» **Data records**
## START
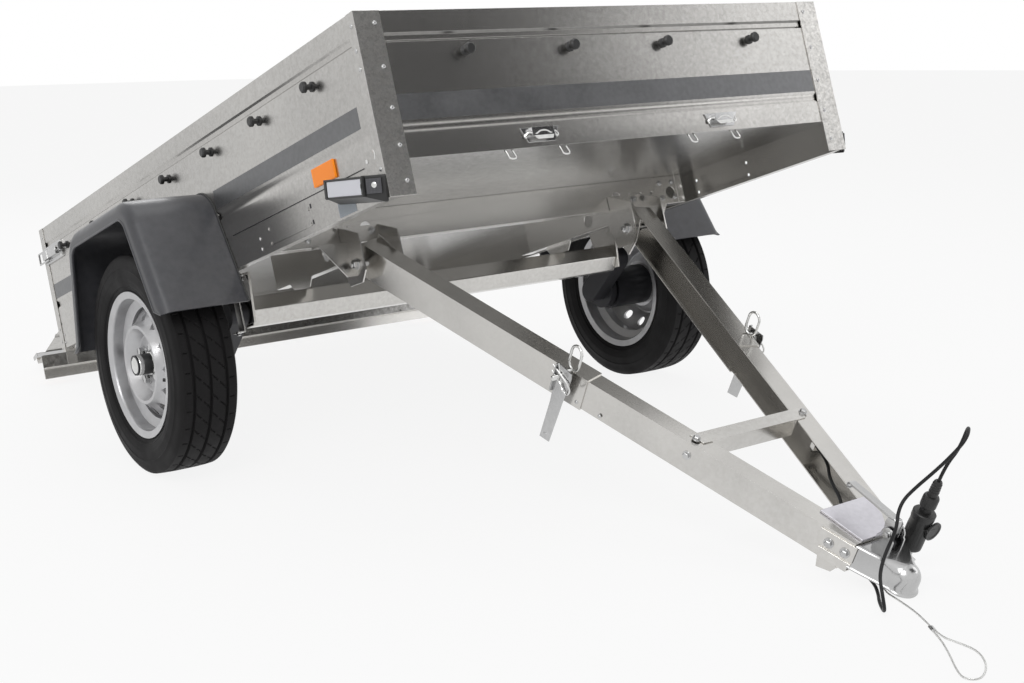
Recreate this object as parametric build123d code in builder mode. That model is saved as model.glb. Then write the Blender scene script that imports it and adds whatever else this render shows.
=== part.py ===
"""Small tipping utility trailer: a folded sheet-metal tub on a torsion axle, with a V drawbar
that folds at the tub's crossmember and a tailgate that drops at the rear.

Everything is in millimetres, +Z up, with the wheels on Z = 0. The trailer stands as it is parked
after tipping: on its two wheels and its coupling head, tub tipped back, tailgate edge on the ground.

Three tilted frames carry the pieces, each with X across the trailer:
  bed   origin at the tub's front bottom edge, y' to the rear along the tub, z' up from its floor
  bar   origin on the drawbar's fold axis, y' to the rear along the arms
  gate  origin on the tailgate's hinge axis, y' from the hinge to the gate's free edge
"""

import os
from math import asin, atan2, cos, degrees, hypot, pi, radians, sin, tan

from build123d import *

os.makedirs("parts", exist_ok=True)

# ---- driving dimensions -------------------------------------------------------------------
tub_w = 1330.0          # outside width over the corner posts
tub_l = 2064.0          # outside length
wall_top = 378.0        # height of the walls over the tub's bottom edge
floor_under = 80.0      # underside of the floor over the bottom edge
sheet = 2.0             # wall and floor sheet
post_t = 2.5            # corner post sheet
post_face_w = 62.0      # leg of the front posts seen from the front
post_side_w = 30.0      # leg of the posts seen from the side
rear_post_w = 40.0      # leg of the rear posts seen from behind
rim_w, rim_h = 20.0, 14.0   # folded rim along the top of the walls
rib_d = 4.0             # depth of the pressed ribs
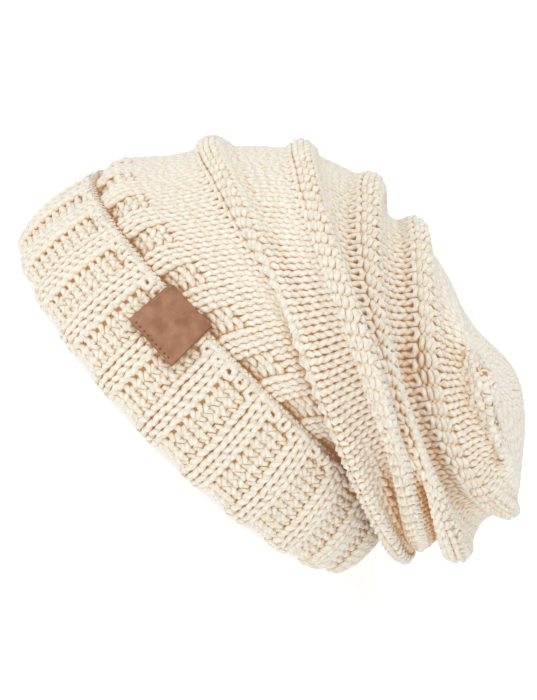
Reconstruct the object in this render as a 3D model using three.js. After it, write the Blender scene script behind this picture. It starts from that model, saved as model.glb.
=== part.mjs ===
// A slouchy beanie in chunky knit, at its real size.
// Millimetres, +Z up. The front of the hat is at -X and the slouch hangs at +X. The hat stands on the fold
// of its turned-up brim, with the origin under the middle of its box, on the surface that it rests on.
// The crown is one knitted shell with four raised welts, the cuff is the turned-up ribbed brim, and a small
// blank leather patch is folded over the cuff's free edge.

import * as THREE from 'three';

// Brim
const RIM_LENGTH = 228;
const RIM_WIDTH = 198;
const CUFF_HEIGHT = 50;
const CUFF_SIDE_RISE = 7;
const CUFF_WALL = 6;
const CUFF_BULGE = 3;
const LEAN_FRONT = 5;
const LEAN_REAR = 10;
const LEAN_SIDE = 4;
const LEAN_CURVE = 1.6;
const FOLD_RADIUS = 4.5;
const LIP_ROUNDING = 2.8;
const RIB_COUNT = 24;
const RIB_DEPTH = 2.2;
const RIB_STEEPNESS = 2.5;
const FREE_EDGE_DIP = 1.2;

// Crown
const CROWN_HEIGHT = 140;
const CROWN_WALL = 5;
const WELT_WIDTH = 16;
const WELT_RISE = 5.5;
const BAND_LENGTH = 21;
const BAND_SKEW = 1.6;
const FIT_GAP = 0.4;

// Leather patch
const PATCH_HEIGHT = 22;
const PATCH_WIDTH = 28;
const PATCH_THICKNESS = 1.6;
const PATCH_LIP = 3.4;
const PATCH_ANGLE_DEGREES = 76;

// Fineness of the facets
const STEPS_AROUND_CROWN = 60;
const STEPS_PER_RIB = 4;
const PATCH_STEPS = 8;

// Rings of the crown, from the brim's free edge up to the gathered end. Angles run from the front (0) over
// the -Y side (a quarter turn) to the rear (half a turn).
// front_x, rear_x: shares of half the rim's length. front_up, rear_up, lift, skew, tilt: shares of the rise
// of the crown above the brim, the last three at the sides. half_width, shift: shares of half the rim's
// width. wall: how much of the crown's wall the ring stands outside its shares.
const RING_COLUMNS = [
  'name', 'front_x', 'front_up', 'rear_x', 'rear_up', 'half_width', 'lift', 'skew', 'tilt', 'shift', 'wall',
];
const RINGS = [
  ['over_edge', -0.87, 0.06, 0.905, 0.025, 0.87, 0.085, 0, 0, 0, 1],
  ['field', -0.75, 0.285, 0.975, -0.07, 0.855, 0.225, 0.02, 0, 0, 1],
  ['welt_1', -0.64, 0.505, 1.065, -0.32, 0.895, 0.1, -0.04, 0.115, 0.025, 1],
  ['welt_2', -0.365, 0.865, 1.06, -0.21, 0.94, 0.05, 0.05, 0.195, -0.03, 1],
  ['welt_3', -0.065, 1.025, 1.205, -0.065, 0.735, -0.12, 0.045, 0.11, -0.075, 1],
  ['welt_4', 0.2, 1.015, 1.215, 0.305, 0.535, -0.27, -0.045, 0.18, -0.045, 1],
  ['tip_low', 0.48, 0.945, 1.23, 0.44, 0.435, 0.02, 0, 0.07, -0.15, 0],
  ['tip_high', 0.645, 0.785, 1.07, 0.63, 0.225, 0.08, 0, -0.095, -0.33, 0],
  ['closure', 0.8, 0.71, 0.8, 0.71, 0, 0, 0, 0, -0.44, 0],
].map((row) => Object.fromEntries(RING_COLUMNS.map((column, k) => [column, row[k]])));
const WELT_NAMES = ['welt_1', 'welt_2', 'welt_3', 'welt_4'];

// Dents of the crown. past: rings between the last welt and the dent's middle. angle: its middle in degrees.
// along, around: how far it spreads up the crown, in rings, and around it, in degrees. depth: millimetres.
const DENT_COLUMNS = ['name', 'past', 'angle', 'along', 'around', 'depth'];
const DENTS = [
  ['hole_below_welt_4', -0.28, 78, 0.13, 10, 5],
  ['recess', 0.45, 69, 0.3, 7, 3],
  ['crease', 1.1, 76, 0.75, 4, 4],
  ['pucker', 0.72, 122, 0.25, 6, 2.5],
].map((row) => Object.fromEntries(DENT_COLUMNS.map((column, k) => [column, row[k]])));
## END
Only the lines from the beginning of the material to the line containing "that folds at" should be echoed, verbatim and in full.

» **Task solution**
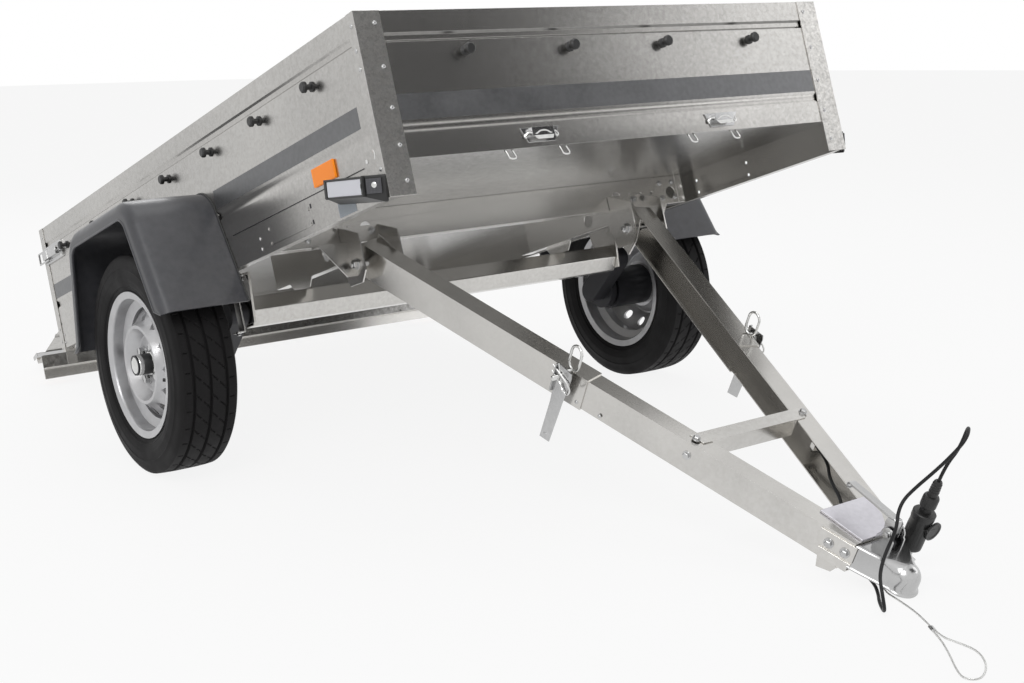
Recreate this object as parametric build123d code in builder mode. That model is saved as model.glb. Then write the Blender scene script that imports it and adds whatever else this render shows.
=== part.py ===
"""Small tipping utility trailer: a folded sheet-metal tub on a torsion axle, with a V drawbar
that folds at the tub's crossmember and a tailgate that drops at the rear.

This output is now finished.